A study led by researchers from the Ecole Polytechnique Fédérale de Lausanne (EPFL) in Switzerland, revealed a new liver- and gut-targeted oral drug that can safely lower triglycerides and other blood lipids.
Researchers of the study, published last Friday in Nature Medicine, said the innovative drug could represent a breakthrough in treating metabolic diseases related to high triglycerides in the body.
The study said that when we eat, our bodies convert extra calories, especially from carbs, sugar, fats, and alcohol, into molecules called “triglycerides.”
Triglycerides are a form of fat or “lipid,” which the body stores away into its fat cells as an energy fuel for energy between meals.
But, excess amounts of fat in the body can be dangerous, causing a condition known as “hypertriglyceridemia” (“excess triglycerides in the blood”), which significantly increases the risk of heart disease, stroke, and pancreatitis.
This is why we are universally advised to make healthy lifestyle choices in diet, exercise, while particularly bad cases require medication.
The study also found that keeping blood fats in check depends on a careful balance.
It said the liver and intestine release fat particles into the bloodstream, while enzymes work to break them down and clear them away.
When fat production outpaces clearance, triglycerides build up, setting the stage for metabolic diseases like dyslipidemia, acute pancreatitis, and metabolic dysfunction-associated steatotic liver disease (MASLD).
One of the master switches in this system is a protein called Liver X Receptor, or LXR, which controls several genes that are involved in making and handling fats.
When LXR is active, triglycerides and cholesterol tend to rise.
Therefore, dialing it down through medication seems promising, but as LXR is also involved in protective cholesterol pathways elsewhere in the body, blocking it everywhere could do more harm than good.
Now, scientists have addressed this problem with an orally administered compound that can repress the activity of LXR specifically in the liver and gut to lower triglycerides without disrupting the body’s protective cholesterol pathways.
The compound, TLC‑2716, is what is known as an “inverse agonist” for the LXR. Unlike a “blocker” (“antagonist”) that merely stops a receptor from being activated, an “inverse agonist” makes the receptor signal the opposite effect to what it would normally do.
Clinical Trial
The lab findings set the stage for a randomized, placebo-controlled Phase 1 study in healthy adults.
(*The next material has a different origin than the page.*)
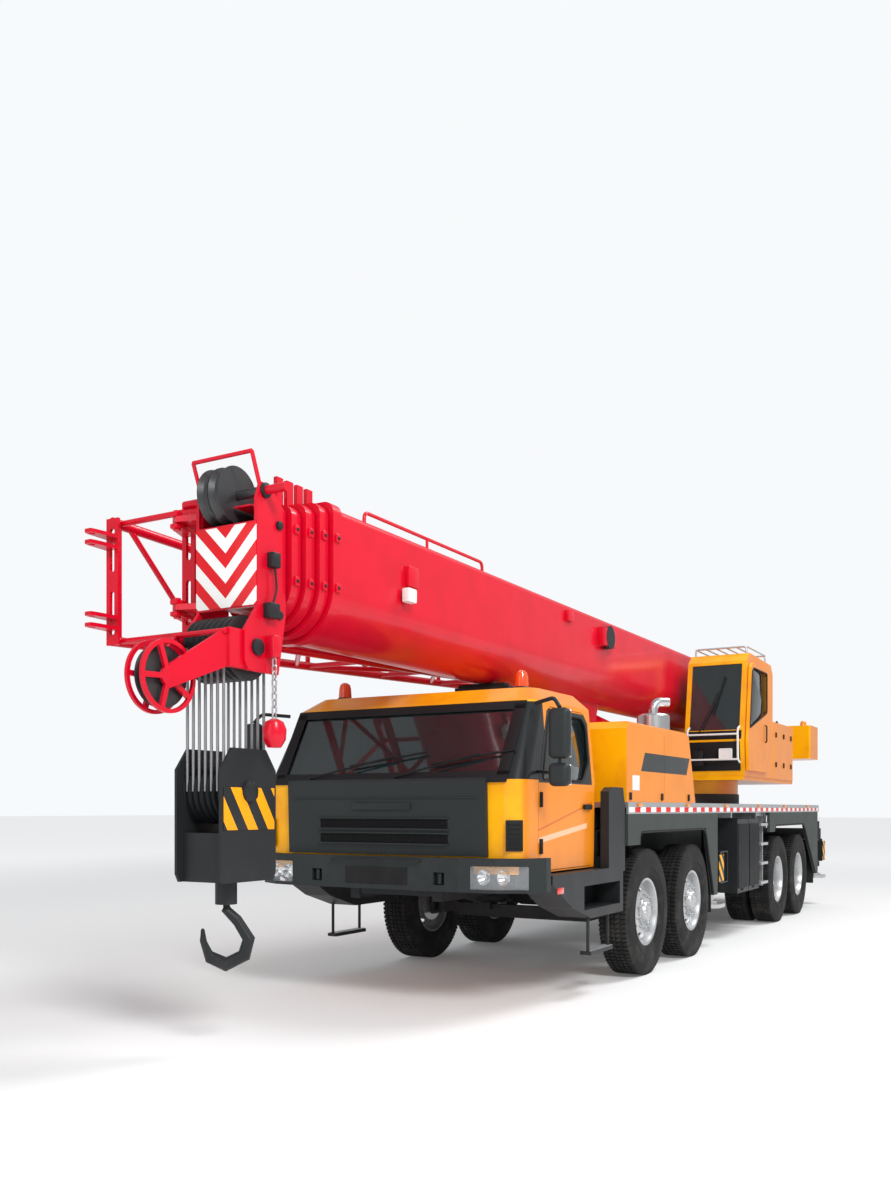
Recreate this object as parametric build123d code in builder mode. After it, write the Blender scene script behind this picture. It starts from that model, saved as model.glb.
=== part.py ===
from build123d import *
from math import cos, radians, sin
import os

# Four-axle truck crane with a five-section telescopic boom, stowed for the road.
# Millimetres. The front faces -Y, the crane's left side is +X, the ground is Z = 0.
# The origin lies on the ground, in the middle of the overall length and width.
# Stations are distances behind the first axle, so Y is a station plus first_axle_y.

# Clearances
seat_gap = 0.3
panel_gap = 6.0
slide_gap = 8.0

# Axles, tyres and rims
first_axle_y = -1775.0
axle_stations = [0.0, 1470.0, 5570.0, 6920.0]
steered_axles = 2
tyre_radius = 610.0
tyre_width = 310.0
bead_radius = 315.0
rim_half_width = 109.0
rim_lip = 26.0
rim_wall = 22.0
wheel_centre_x = 1200.0
twin_spacing = 350.0
stud_circle = 167.0
stud_radius = 15.0
hand_hole_circle = 225.0
hand_hole_radius = 30.0
wheel_hole_count = 10
spindle_radius = 42.0
kingpin_x = 960.0
kingpin_radius = 26.0

# Carrier frame, deck and skirts
half_width = 1375.0
deck_top_z = 1670.0
deck_thickness = 50.0
deck_front = -650.0
deck_rear = 8290.0
skirt_thickness = 40.0
skirt_drop_front_z = 1270.0
front_arch = (-300.0, 1830.0, 1395.0)
rear_arch = (5235.0, 7130.0, 1385.0)
frame_half_width = 450.0
frame_wall = 14.0
rail_width = 90.0
rail_bottom_z = 850.0
rail_top_z = 1090.0
frame_front = -2450.0
girder_front = 1900.0
girder_bottom_z = 1100.0

# Outriggers
front_box = (2330.0, 2980.0)
rear_box = (8305.0, 8955.0)
outrigger_bottom_z = 720.0
outrigger_wall = 16.0
outrigger_half_width = 1310.0
beam_wall = 20.0
jack_x = 1210.0
jack_rod_radius = 58.0
jack_tube_wall = 24.0
jack_tube_z = (640.0, 1400.0)
pad_radius = 200.0
pad_bottom_z = 450.0
pad_thickness = 45.0

# Carrier cab: (z, front station, rear station, half width)
cab_sections = [
    (1100.0, -2600.0, -1100.0, 1240.0),
    (1830.0, -2625.0, -1100.0, 1250.0),
    (2480.0, -2260.0, -1110.0, 1195.0),
    (2600.0, -2080.0, -1190.0, 1080.0),
]
cab_wall = 45.0
cab_corner = 150.0
screen_half_width = 1080.0
screen_z = (1865.0, 2450.0)
door_outline = [(-2300.0, 1110.0), (-2320.0, 1800.0), (-2060.0, 2400.0), (-1990.0, 2440.0),
                (-1300.0, 2440.0), (-1200.0, 2340.0), (-1200.0, 1110.0)]
door_window = [(-2230.0, 1840.0), (-2030.0, 2350.0), (-1960.0, 2390.0), (-1340.0, 2390.0),
               (-1260.0, 2310.0), (-1260.0, 2010.0), (-1420.0, 1840.0)]
glass_inset = 14.0
glass_thickness = 8.0
mask_half_width = 960.0
mask_z = (1235.0, 1850.0)
mask_thickness = 38.0
bumper_z = (960.0, 1225.0)
bumper_front = -2740.0
bumper_wall = 50.0

# Engine hood and exhaust
hood_outline = [(-650.0, 1670.0), (-650.0, 2350.0), (-560.0, 2420.0), (1130.0, 2420.0),
                (1240.0, 2370.0), (1480.0, 1670.0)]
hood_half_width = 1360.0
hood_wall = 30.0
engine_box = (420.0, -520.0, 980.0, 1090.0, 2150.0)
muffler_place = (1150.0, 700.0)
muffler_radius = 168.0
muffler_top_z = 2585.0
exhaust_radius = 48.0
exhaust_top_z = 2715.0

# Upper structure
slew_station = 4850.0
ring_radius = 930.0
platform_bottom_z = 1980.0
platform_thickness = 50.0
platform_half_width = 1310.0
side_plate_x = 400.0
side_plate_thickness = 32.0
foot_station = 6600.0
foot_z = 3200.0
foot_pin_radius = 60.0
luff_low_station = 4750.0
luff_low_z = 2280.0
luff_high_station = 1450.0
luff_high_z = 2620.0
luff_barrel_radius = 150.0
luff_barrel_length = 2930.0
luff_rod_radius = 84.0
luff_eye_half_width = 90.0
lug_thickness = 35.0
counterweight_stations = (8000.0, 8740.0)
counterweight_z = (2430.0, 2970.0)
counterweight_half_width = 1300.0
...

Participants received TLC‑2716 for 14 days given as a single dose per day and the trial focused first on safety and tolerability, and the authors report that the drug met these primary endpoints.
But even this short trial had clear effects: participants who received higher doses of TLC‑2716 showed notable drops in triglycerides as well as remnant cholesterol.
At the highest doses of TLC‑2716 (12mg), triglycerides fell by up to 38.5%, while postprandial (“after eating”) remnant cholesterol dropped by as much as 61%.
This happened despite participants starting with relatively normal lipid levels and without the use of other lipid-lowering drugs, the study showed.
Also, the treatment sped up triglyceride clearance by reducing the activity of two proteins that normally slow it down, ApoC3 and ANGPTL3.
At the same time, the study did not detect reductions in blood-cell expression of ABCA1 and ABCG1, genes used here as markers linked to reverse cholesterol transport.
Researchers said larger trials will be needed, but, for now, the concept has its first human proof of principle.